Par ailleurs, l'interdiction sollicitée ne permettrait pas de conserver au présent litige l'entier de son objet, celui-ci ayant été – à tout le moins partiellement – ôté de par la décision de l'enquêteur administratif de clore l'enquête et de rendre son rapport.

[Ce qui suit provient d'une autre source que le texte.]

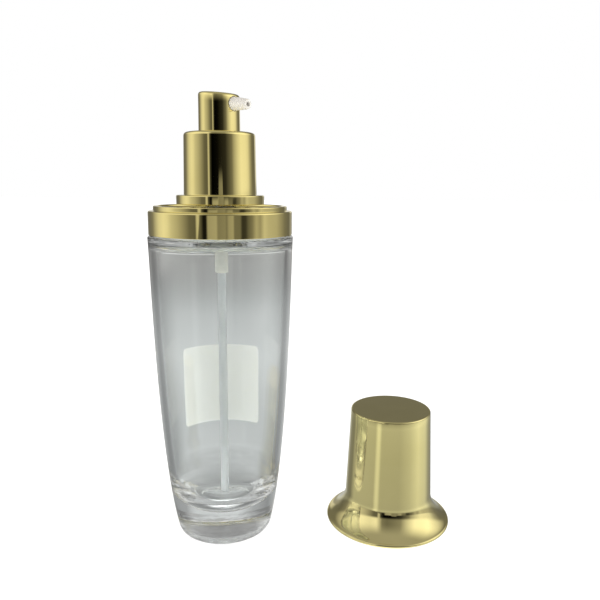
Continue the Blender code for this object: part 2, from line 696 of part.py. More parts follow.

7) L’octroi de mesures provisionnelles sera ainsi refusé, le sort des frais de la procédure étant réservé jusqu’à droit jugé au fond.

 

Vu le recours interjeté le 30 janvier 2014 par Monsieur X______ contre une décision de la COMMUNE DE CAROUGE du 22 janvier 2014 ;

vu l’art. 66 al. 2 LPA ;

vu l’art. 7 al. 1 du règlement de la chambre administrative du 21 décembre 2010 ;

 

LA CHAMBRE ADMINISTRATIVE

rejette la demande de mesures provisionnelles ;

réserve le sort des frais de la procédure jusqu’à droit jugé au fond ;

dit que conformément aux art. 82 ss de la loi fédérale sur le Tribunal fédéral du 17 juin 2005 (LTF - RS 173.110), la présente décision peut être portée dans les trente jours qui suivent sa notification par-devant le Tribunal fédéral, par la voie du recours en matière de droit public ; le mémoire de recours doit indiquer les conclusions, motifs et moyens de preuve et porter la signature du recourant ou de son mandataire ; il doit être adressé au Tribunal fédéral, 1000 Lausanne 14, par voie postale ou par voie électronique aux conditions de l’art. 42 LTF. La présente décision et les pièces en possession du recourant, invoquées comme moyens de preuve, doivent être joints à l’envoi ;

communique la présente décision, en copie, à Me Thomas Barth, avocat du recourant, à Me François Bellanger, avocat de la COMMUNE DE CAROUGE, ainsi qu’à à Me Romain Jordan, avocat de l'appelé en cause.

 

 

Le vice-président :

 

 

 

J.-M. Verniory

 

 

 

 

Copie conforme de cette décision a été communiquée aux parties.